As author Felix Martin reports: "In the early 1900s, an unexpected discovery was made on the tiny and remote Pacific island of Yap [or Wa'ab] that eventually came to the attention of a young John Maynard Keynes, the most influential economist of the twentieth century. For the inhabitants of Yap, money came in the form of stone wheels as large as twelve feet in diameter!"

"In 1903, [a brilliant and eccentric young American adventurer, William Henry Furness III] made a two-month visit to Yap, and published a broad survey of its physical and social make-up a few years later. He was immediately impressed by how much more remote and untouched it was than Borneo. Yet despite being a tiny island with only a few thousand inhabitants -- 'whose whole length and breadth is but a day's walk', as Furness described it -- Yap turned out to have a remarkably complex society. There was a caste system, with a tribe of slaves, and special clubhouses lived in by fishing and fighting fraternities. ... But undoubtedly the most striking thing that Furness discovered on Yap was its monetary system."

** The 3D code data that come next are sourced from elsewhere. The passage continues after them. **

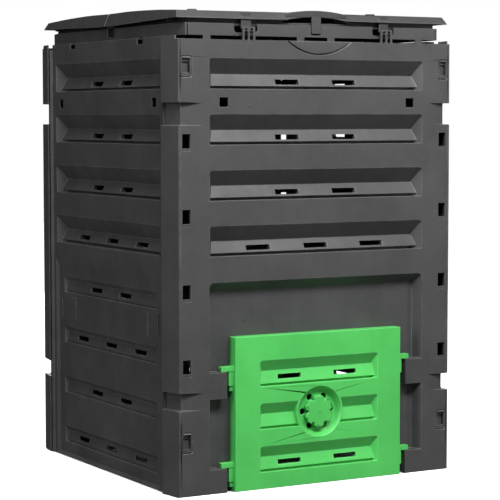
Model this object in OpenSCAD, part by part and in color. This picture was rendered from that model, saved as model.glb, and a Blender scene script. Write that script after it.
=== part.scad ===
// Panel compost bin: four hooked wall panels, a raised collar, a two-leaf lid
// on a centre bar and a lift-up hatch with a rotary vent.
// Millimetres, +Z up, front towards -Y, origin at the bottom centre of the box round the bin.

/* [Body] */
// Width over the corner returns
body_w = 600; // [450:10:900]
// Depth over the corner returns
body_d = 600; // [450:10:900]
// Height of the four walls
body_h = 815; // [650:5:1200]
// Thickness of the moulded skin
skin = 3; // [2:0.5:4]
// How far each side panel stands back from the corner returns
side_inset = 9; // [7:1:25]
// Length of the corner return, front to back
return_l = 49; // [40:1:70]
// How far the corner return flares out
return_flare = 10; // [4:1:14]
// Depth of the two corner waists
waist_in = 9; // [4:1:12]

/* [Grooves] */
// Depth of the four upper grooves
groove_d = 20; // [12:1:26]
// Groove height as a share of the groove spacing
groove_share = 0.545; // [0.4:0.005:0.7]
// Width of one air vent
vent_w = 49; // [30:1:70]
// Height of one air vent
vent_h = 9; // [5:0.5:12]
// Depth of the framed lower field on the side and back panels
field_d = 4; // [3:0.5:10]

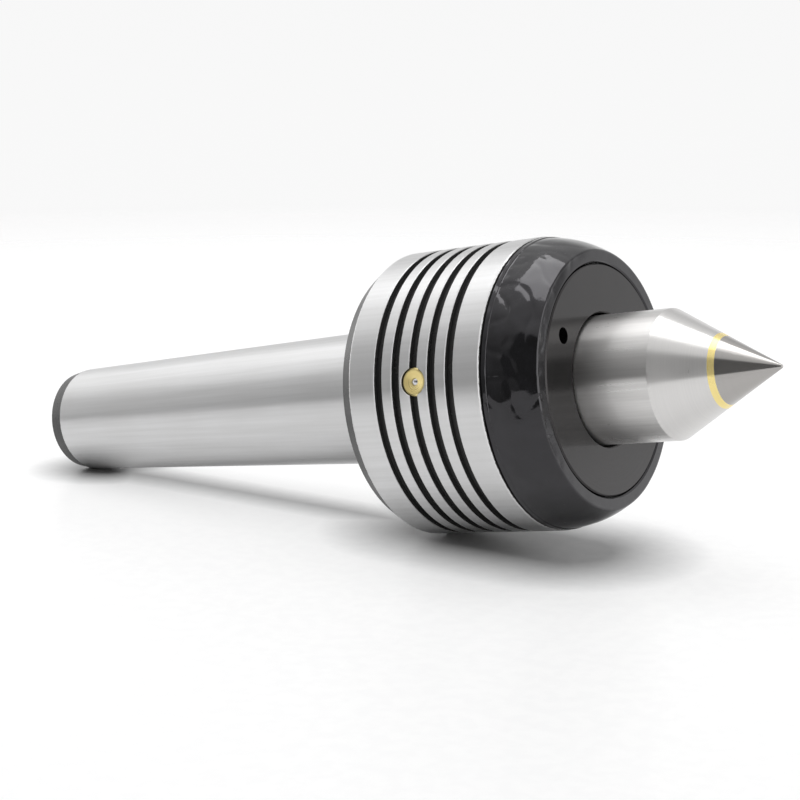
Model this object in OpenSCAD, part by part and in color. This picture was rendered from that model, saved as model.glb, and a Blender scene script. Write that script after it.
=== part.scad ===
// Live center with a Morse No. 4 shank, a ground head, a 60 degree carbide point and three bearings.
// The centre line is the X axis. X = 0 is the gauge plane of the taper and +X points to the work.

/* [Taper shank] */
// Diameter of the taper at the gauge plane
gauge_d = 31.267; // [31.2:0.001:31.3]
// Length of taper that widens the diameter by 1 mm
taper_ratio = 19.254; // [19.2:0.001:19.3]
// Length of the shank behind the gauge plane
shank_length = 102.5; // [95:0.5:103]
// Length of the relieved tail at the small end
tail_length = 3.7; // [2:0.1:5]

/* [Head] */
// Outer diameter of the head
head_d = 64; // [63:0.5:70]
// Gap from the gauge plane to the back face of the head
head_back = 6.5; // [6:0.5:7]
// Where the full head diameter starts
head_start = 10; // [8.5:0.5:12]
// Length of the full head diameter
head_length = 33.1; // [32:0.1:34]
// Number of grip grooves
groove_count = 5; // [3:2:5]
// Distance between grip grooves
groove_pitch = 4.56; // [4.2:0.02:4.8]
// Width of a grip groove
groove_width = 1.95; // [1.5:0.05:2.2]
// Depth of a grip groove
groove_depth = 1.3; // [0.8:0.1:1.5]

/* [Nose] */
// Length of the nose cap
nose_length = 11.8; // [11.5:0.1:12.5]
// Diameter of the crown where it leaves the rim
crown_d = 63.6; // [63:0.1:63.8]
// Radius of the crown's curve along the axis
crown_curve = 24; // [22:0.5:30]
// Radius of the lip at the front
lip_radius = 0.8; // [0.5:0.1:1.5]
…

"The economy of Yap, such as it was, could hardly be called developed. The market extended to a bare three products -- fish, coconuts, and Yap's one and only luxury, sea cucumber. There was no other exchangeable commodity to speak of; no agriculture; few arts and crafts; the only domesticated animals were pigs and, since the Germans [explorers] had arrived, a few cats; and there had been little contact or trade with outsiders. It was as simple and as isolated an economy as one could hope to find. Given these antediluvian conditions, Furness expected to find nothing more advanced than simple barter. Indeed, as he observed, 'in a land where food and drink and ready-made clothes grow on trees and may be had for the gathering' it seemed possible that even barter itself would be an unnecessary sophistication.'

"But Yap had a highly developed system of money and its coinage was extremely unusual. It consisted of fei -- 'large, solid, thick stone wheels ranging in diameter from a foot to twelve feet, having in the centre a hole varying in size with the diameter of the stone, wherein a pole may be inserted sufficiently large and strong to bear the weight and facilitate transportation'. This stone money was originally quarried on Babelthuap, an island some 300 miles away in Palau, and had mostly been brought to Yap, so it was said, long ago. The value of the coins depended principally on their size, but also on the fineness of the grain and the whiteness of the limestone."

BIG MONEY: A man in traditional dress with a piece of the island's currency.
"At first, Furness believed that this bizarre form of currency might have been chosen because, rather than in spite of, its extraordinary unwieldiness: 'when it takes four strong men to steal the price of a pig, burglary cannot but prove a somewhat disheartening occupation', he ventured. 'As may be supposed, thefts of fei are almost unknown.' But as time went on, he observed that physical transportation of fei from one house to another was in fact rare. Numerous transactions took place -- but the debts incurred were typically just offset against each other, with any outstanding balance carried forward in expectation of some future exchange. Even when open balances were felt to require settlement, it was not usual for fei to be physically exchanged. 

'The noteworthy feature of this stone currency,' wrote Furness, 'is that it is not necessary for its owner to reduce it to possession. After concluding a bargain which involves the price of a fei too large to be conveniently moved, its new owner is quite content to accept the bare acknowledgement of ownership and without so much as a mark to indicate the exchange, the coin remains undisturbed on the former owner's premises. 

Furness recounts the story of a 
 village near by about a family whose wealth was unquestioned -- acknowledged by everyone -- and yet no one, not even the family itself, had ever laid eye or hand on this wealth; it consisted of an enormous fei, whereof the size is known only by tradition; for the past two or three generations it had been and was at that time lying at the bottom of the sea! This fei, it transpired, had been shipwrecked during a storm while in transit from Babelthuap many years ago. Nevertheless it was universally conceded ... that the mere accident of its loss overboard was too trifling to mention, and that a few hundred feet of water off shore ought not to affect its marketable value ... The purchasing power of that stone remains, therefore, as valid as if it were leaning visibly against the side of the owner's house, and represents wealth as potentially as the hoarded inactive gold of a miser in the Middle Ages, or as our silver dollars stacked in the Treasury in Washington, which we never see or touch, but trade with on the strength of a printed certificate that they are there."

"When it was published in 1910, it seemed unlikely that Furness' eccentric travelogue would ever reach the notice of the economics profession. But eventually a copy happened to find its way to the editors of the Royal Economic Society's Economic Journal, who assigned the book to a young Cambridge economist, recently seconded to the British Treasury on war duty: a certain John Maynard Keynes. Furness' book, he wrote, 'has brought us into contact with a people whose ideas on currency are probably more truly philosophical than those of any other country. Modern practice in regard to gold reserves has a good deal to learn from the more logical practices of the island of Yap."